■ Provided material
# # # #

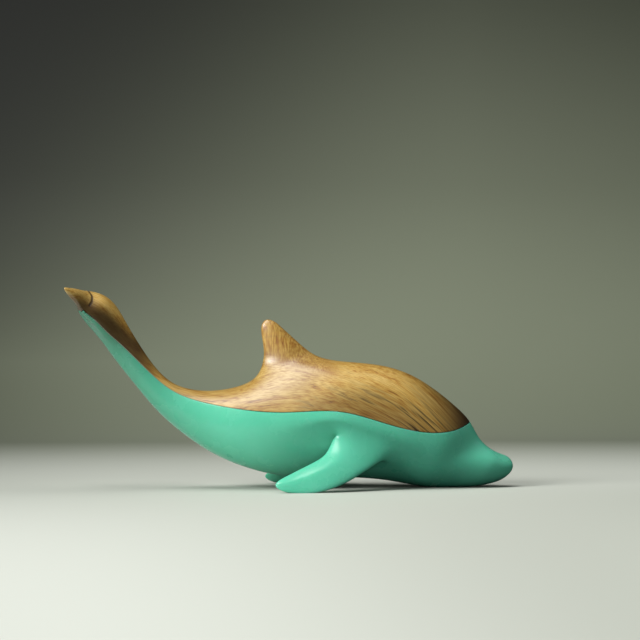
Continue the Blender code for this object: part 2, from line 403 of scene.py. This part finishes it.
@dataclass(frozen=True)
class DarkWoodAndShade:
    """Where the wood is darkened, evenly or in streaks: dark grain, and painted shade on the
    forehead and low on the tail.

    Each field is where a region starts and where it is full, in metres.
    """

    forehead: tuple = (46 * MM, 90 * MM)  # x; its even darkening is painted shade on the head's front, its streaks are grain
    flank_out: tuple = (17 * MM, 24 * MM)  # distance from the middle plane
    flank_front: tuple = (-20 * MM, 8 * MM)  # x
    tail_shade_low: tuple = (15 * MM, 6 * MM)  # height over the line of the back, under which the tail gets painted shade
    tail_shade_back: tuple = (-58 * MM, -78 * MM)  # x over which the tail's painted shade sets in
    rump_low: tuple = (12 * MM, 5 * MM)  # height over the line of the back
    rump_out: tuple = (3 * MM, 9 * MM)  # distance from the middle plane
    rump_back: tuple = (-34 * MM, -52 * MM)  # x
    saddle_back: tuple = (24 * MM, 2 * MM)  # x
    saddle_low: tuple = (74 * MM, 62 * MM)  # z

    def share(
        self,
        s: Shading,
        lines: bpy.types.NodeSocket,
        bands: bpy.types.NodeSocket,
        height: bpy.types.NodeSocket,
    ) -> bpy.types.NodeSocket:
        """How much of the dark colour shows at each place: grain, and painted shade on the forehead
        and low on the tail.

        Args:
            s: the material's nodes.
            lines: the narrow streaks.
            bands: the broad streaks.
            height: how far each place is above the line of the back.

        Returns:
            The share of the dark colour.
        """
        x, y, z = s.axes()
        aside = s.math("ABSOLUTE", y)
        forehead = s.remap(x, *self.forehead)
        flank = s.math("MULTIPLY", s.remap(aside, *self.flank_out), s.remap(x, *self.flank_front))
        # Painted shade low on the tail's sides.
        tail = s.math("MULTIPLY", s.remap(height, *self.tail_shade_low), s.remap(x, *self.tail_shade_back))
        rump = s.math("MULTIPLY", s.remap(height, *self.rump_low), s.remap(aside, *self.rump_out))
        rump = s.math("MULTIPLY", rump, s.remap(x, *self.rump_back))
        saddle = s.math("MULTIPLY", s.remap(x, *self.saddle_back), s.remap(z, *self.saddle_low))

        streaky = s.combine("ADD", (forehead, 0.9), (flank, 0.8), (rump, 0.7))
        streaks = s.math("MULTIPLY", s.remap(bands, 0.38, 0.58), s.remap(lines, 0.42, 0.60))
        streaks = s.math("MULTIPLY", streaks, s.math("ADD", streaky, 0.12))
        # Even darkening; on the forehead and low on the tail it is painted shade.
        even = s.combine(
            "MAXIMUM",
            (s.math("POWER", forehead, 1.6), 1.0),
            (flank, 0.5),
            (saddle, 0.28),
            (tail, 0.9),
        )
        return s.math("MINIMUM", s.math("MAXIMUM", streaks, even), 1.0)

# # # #

■ Given request
Set down the lines above as they stand, starting with the first line and ending with the line that contains "height: how far".

■ Response to this exercise
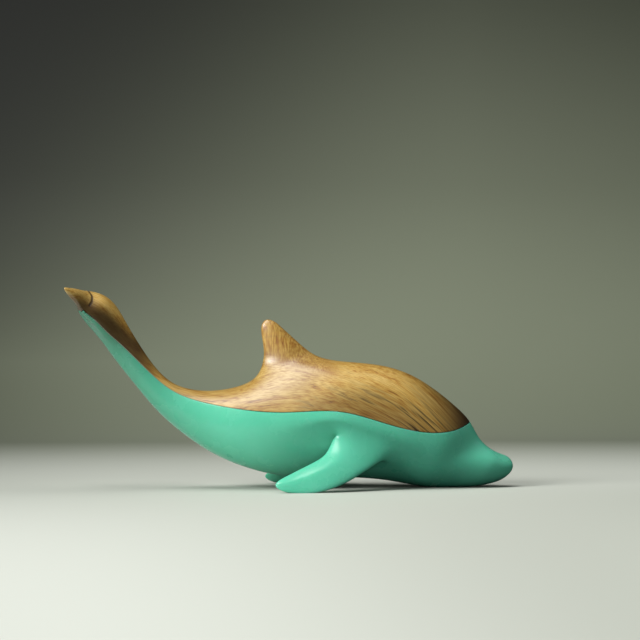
Continue the Blender code for this object: part 2, from line 403 of scene.py. This part finishes it.
@dataclass(frozen=True)
class DarkWoodAndShade:
    """Where the wood is darkened, evenly or in streaks: dark grain, and painted shade on the
    forehead and low on the tail.

    Each field is where a region starts and where it is full, in metres.
    """

    forehead: tuple = (46 * MM, 90 * MM)  # x; its even darkening is painted shade on the head's front, its streaks are grain
    flank_out: tuple = (17 * MM, 24 * MM)  # distance from the middle plane
    flank_front: tuple = (-20 * MM, 8 * MM)  # x
    tail_shade_low: tuple = (15 * MM, 6 * MM)  # height over the line of the back, under which the tail gets painted shade
    tail_shade_back: tuple = (-58 * MM, -78 * MM)  # x over which the tail's painted shade sets in
    rump_low: tuple = (12 * MM, 5 * MM)  # height over the line of the back
    rump_out: tuple = (3 * MM, 9 * MM)  # distance from the middle plane
    rump_back: tuple = (-34 * MM, -52 * MM)  # x
    saddle_back: tuple = (24 * MM, 2 * MM)  # x
    saddle_low: tuple = (74 * MM, 62 * MM)  # z

    def share(
        self,
        s: Shading,
        lines: bpy.types.NodeSocket,
        bands: bpy.types.NodeSocket,
        height: bpy.types.NodeSocket,
    ) -> bpy.types.NodeSocket:
        """How much of the dark colour shows at each place: grain, and painted shade on the forehead
        and low on the tail.

        Args:
            s: the material's nodes.
            lines: the narrow streaks.
            bands: the broad streaks.
            height: how far each place is above the line of the back.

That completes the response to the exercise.